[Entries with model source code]
------------------------------------------------------------------------

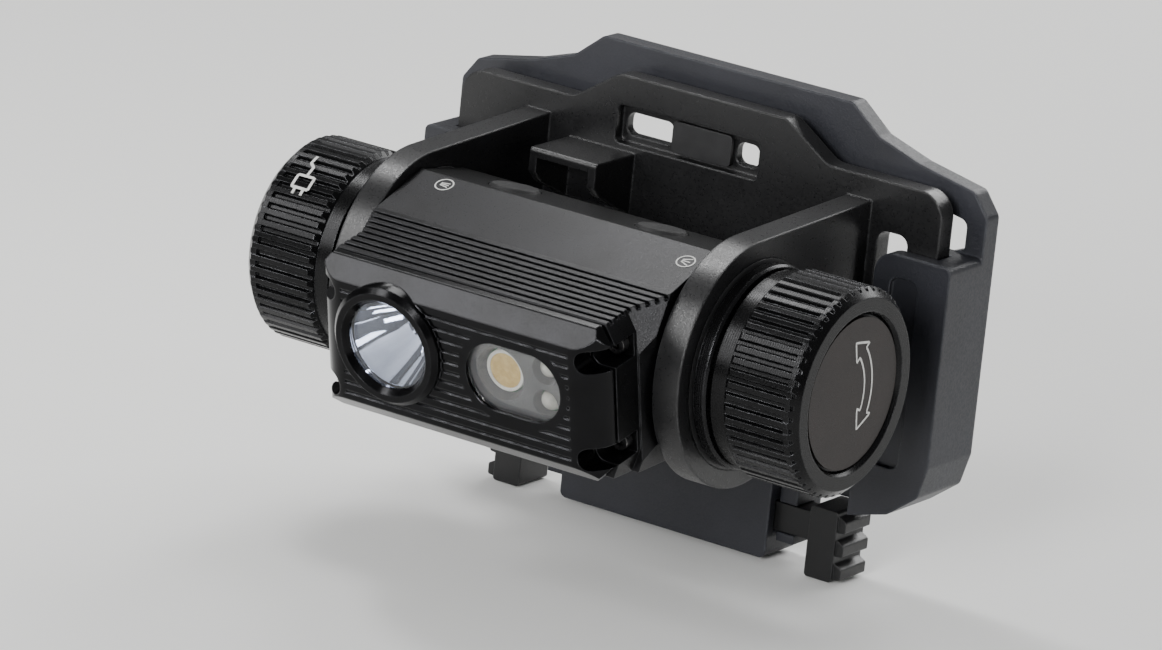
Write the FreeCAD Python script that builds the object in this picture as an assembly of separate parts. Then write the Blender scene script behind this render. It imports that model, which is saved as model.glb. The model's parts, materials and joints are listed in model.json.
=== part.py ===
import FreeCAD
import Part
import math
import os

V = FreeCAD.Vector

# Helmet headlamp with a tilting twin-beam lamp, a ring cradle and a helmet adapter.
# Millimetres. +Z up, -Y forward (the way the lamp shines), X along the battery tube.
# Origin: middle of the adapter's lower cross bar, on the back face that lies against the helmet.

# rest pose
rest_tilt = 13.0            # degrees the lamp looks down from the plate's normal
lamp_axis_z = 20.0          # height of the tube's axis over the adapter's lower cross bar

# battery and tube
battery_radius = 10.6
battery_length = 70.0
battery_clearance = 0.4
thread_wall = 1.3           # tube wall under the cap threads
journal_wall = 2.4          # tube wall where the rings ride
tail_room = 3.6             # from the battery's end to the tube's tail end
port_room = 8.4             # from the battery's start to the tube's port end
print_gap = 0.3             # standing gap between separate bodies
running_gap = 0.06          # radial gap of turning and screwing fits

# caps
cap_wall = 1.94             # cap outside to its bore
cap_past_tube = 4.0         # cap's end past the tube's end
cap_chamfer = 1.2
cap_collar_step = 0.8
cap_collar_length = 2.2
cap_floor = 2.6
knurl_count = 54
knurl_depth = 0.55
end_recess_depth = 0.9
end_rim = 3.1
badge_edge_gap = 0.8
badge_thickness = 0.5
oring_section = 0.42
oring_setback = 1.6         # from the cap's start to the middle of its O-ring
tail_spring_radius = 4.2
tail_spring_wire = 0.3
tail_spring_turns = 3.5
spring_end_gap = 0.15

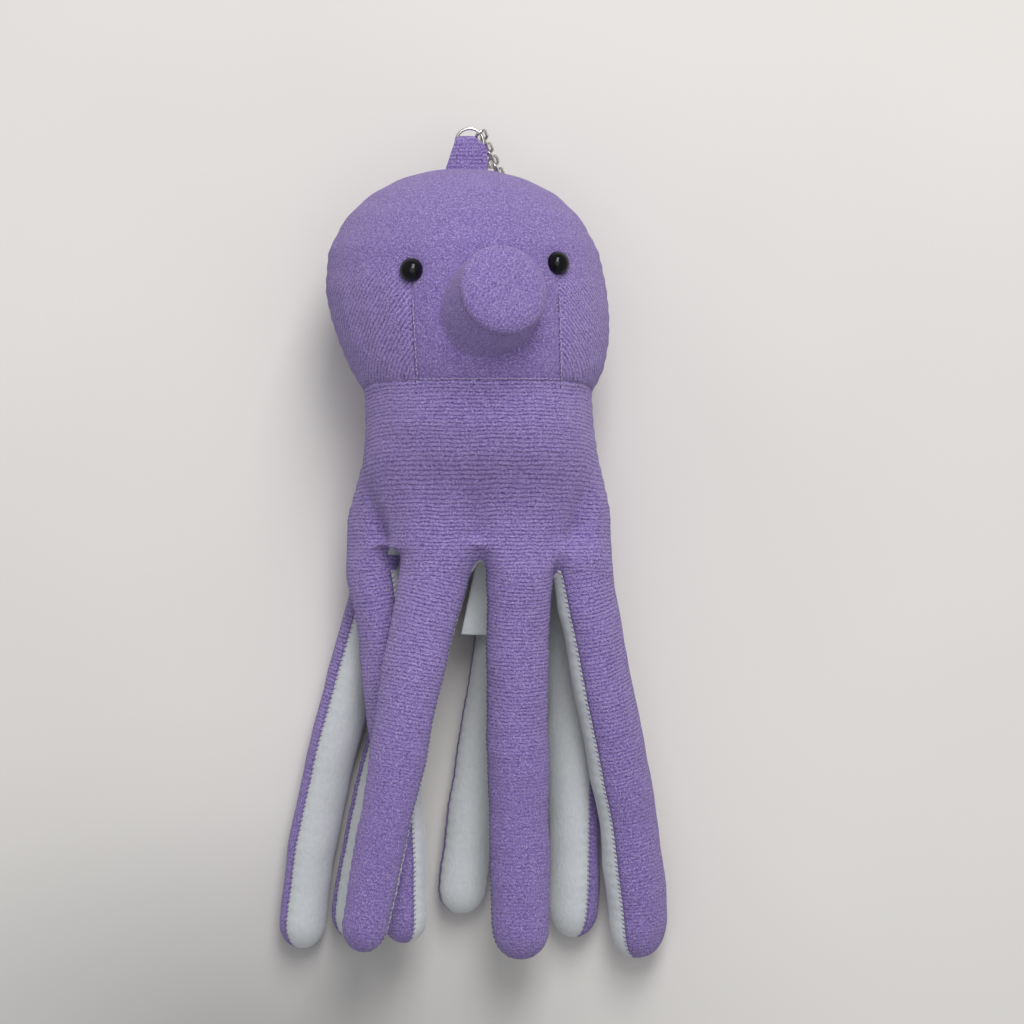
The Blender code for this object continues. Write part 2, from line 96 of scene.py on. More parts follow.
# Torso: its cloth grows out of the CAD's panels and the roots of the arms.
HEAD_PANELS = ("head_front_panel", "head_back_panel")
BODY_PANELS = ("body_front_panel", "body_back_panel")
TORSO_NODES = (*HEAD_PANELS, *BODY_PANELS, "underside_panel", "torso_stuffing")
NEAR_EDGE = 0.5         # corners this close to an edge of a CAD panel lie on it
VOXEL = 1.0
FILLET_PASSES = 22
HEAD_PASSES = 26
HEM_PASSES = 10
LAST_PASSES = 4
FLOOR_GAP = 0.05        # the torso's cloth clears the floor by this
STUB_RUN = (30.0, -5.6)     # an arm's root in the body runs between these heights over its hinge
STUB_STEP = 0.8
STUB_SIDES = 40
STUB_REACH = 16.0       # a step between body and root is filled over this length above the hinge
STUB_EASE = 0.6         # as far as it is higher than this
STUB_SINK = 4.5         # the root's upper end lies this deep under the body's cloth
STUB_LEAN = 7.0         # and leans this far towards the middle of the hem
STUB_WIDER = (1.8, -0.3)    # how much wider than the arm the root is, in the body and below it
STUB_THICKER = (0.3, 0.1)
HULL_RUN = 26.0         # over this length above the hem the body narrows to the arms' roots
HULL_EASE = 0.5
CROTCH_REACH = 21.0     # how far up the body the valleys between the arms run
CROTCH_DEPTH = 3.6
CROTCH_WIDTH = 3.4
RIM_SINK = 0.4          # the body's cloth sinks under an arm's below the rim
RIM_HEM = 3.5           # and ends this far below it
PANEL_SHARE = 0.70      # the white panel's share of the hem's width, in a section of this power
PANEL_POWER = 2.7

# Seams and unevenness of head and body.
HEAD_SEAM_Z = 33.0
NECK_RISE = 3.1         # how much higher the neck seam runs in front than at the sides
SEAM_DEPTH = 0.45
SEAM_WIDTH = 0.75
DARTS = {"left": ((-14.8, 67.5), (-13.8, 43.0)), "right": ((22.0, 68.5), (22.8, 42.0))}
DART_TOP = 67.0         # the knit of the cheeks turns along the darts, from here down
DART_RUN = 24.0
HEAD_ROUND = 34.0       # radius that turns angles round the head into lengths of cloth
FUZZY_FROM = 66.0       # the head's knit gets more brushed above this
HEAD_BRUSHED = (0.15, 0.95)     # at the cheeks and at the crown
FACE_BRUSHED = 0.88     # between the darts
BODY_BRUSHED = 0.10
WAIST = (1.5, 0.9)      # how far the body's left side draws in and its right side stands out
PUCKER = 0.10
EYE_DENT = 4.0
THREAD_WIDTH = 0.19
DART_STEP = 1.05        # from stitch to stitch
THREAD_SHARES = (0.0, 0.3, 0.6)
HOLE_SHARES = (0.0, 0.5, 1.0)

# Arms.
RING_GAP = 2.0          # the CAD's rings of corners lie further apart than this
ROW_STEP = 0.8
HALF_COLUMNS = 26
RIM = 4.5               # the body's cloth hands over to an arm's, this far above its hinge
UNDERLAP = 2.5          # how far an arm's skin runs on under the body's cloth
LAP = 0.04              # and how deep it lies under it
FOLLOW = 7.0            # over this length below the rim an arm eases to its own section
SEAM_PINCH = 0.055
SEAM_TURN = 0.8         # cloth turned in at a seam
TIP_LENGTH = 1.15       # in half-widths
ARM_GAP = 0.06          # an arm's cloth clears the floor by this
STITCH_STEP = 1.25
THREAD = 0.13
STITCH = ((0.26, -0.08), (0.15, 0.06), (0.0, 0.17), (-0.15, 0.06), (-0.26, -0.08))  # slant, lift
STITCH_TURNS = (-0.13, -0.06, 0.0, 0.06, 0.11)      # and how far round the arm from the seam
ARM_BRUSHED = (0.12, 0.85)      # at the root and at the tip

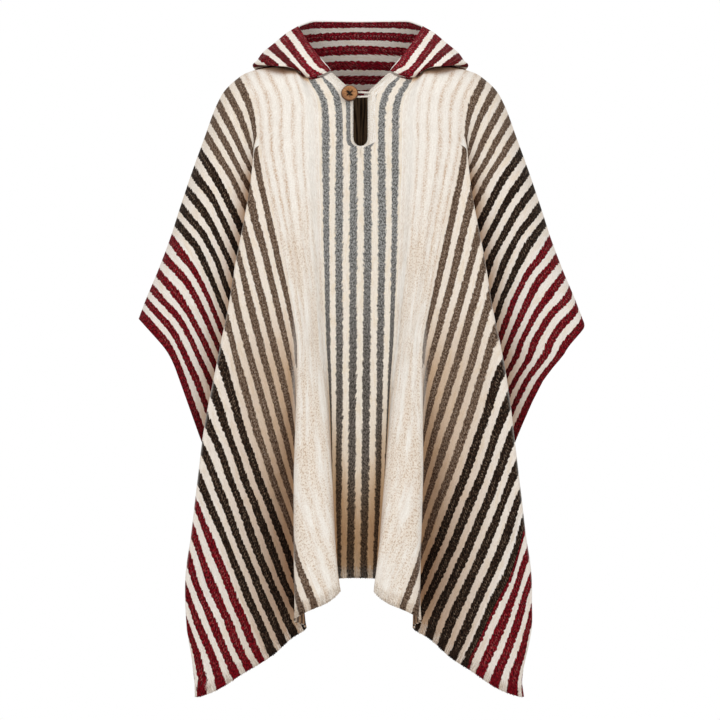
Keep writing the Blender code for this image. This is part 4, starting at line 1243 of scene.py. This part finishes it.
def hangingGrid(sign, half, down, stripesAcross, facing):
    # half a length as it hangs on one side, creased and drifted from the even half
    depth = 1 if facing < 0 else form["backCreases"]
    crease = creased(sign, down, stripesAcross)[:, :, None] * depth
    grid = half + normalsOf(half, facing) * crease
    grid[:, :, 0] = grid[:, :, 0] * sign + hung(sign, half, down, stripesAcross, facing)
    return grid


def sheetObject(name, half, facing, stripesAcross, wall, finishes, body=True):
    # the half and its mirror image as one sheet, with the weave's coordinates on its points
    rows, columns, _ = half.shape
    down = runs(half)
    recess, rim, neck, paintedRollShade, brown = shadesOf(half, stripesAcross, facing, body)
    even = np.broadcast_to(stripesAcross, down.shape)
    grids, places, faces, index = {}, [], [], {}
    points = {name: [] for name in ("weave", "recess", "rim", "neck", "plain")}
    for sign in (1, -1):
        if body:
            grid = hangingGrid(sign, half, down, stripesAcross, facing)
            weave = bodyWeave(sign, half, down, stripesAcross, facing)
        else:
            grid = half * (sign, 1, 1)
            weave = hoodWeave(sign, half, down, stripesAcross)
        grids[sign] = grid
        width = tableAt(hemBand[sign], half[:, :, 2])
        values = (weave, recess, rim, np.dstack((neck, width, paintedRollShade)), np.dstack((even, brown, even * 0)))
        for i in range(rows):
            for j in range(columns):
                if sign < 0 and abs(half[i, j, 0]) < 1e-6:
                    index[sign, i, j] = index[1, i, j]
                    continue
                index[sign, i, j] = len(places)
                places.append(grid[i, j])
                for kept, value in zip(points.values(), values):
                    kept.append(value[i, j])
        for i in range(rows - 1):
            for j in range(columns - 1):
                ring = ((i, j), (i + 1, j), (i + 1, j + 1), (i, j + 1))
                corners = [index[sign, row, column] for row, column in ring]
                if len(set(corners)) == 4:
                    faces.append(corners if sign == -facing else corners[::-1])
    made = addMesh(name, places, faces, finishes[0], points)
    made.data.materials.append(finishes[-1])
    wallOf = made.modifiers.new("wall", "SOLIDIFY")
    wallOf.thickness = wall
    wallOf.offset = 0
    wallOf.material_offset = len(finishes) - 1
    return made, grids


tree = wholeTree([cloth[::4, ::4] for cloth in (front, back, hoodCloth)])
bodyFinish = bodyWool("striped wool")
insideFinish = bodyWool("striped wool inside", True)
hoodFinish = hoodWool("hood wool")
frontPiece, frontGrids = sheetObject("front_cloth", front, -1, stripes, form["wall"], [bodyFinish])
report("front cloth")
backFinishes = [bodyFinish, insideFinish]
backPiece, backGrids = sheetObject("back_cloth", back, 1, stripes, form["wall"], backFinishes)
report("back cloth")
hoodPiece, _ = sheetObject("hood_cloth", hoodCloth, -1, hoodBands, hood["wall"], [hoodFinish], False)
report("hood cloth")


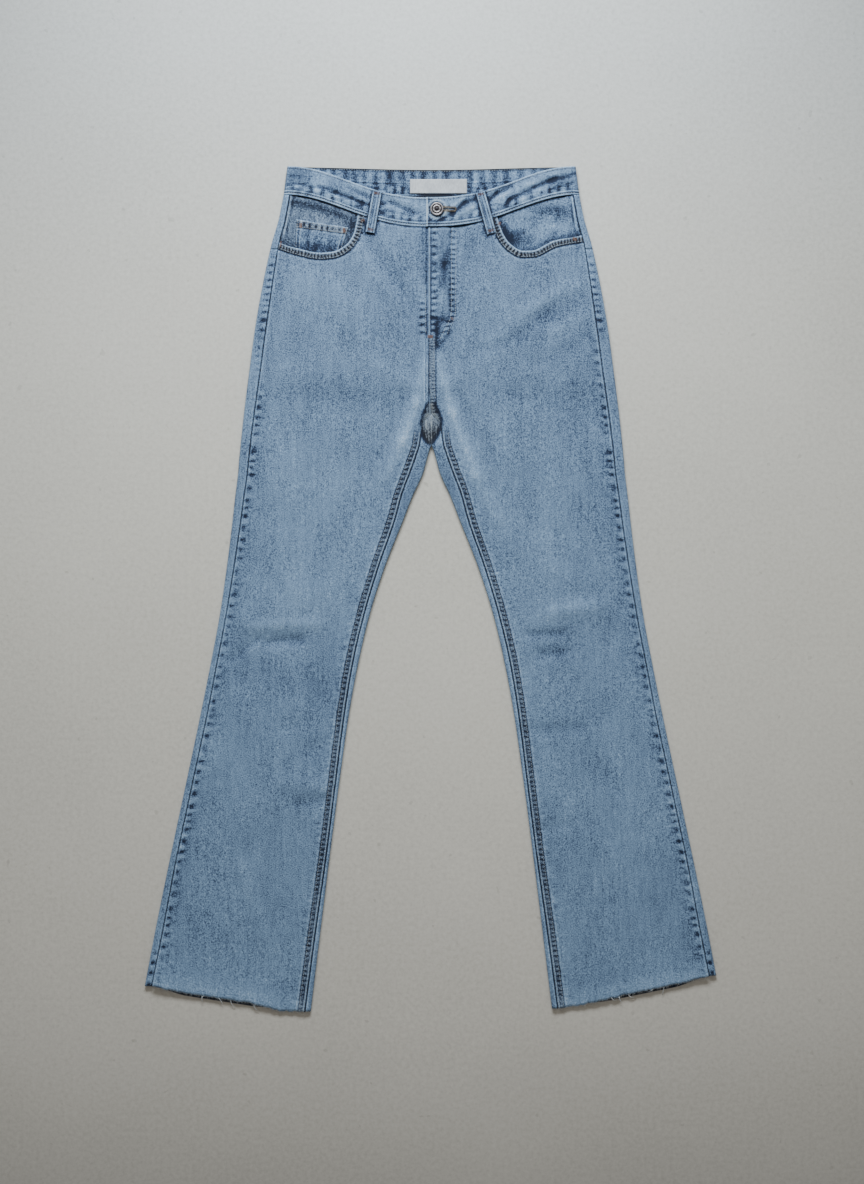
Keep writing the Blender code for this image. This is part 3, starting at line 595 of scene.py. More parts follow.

------------------------------------------------------------------------

● GIVEN EXERCISE: Quote in full each line from the top of the records above through the line with "# Origin: middle"; stop after that line.

● THE OUTPUT:
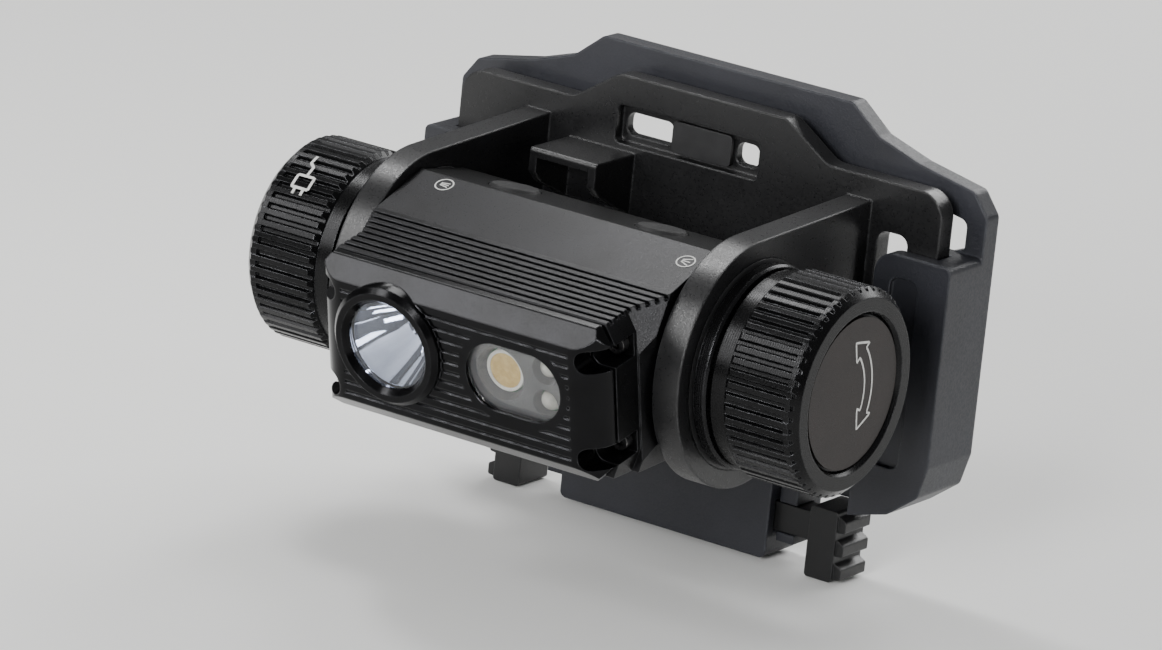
Write the FreeCAD Python script that builds the object in this picture as an assembly of separate parts. Then write the Blender scene script behind this render. It imports that model, which is saved as model.glb. The model's parts, materials and joints are listed in model.json.
=== part.py ===
import FreeCAD
import Part
import math
import os

V = FreeCAD.Vector

# Helmet headlamp with a tilting twin-beam lamp, a ring cradle and a helmet adapter.
# Millimetres. +Z up, -Y forward (the way the lamp shines), X along the battery tube.
# Origin: middle of the adapter's lower cross bar, on the back face that lies against the helmet.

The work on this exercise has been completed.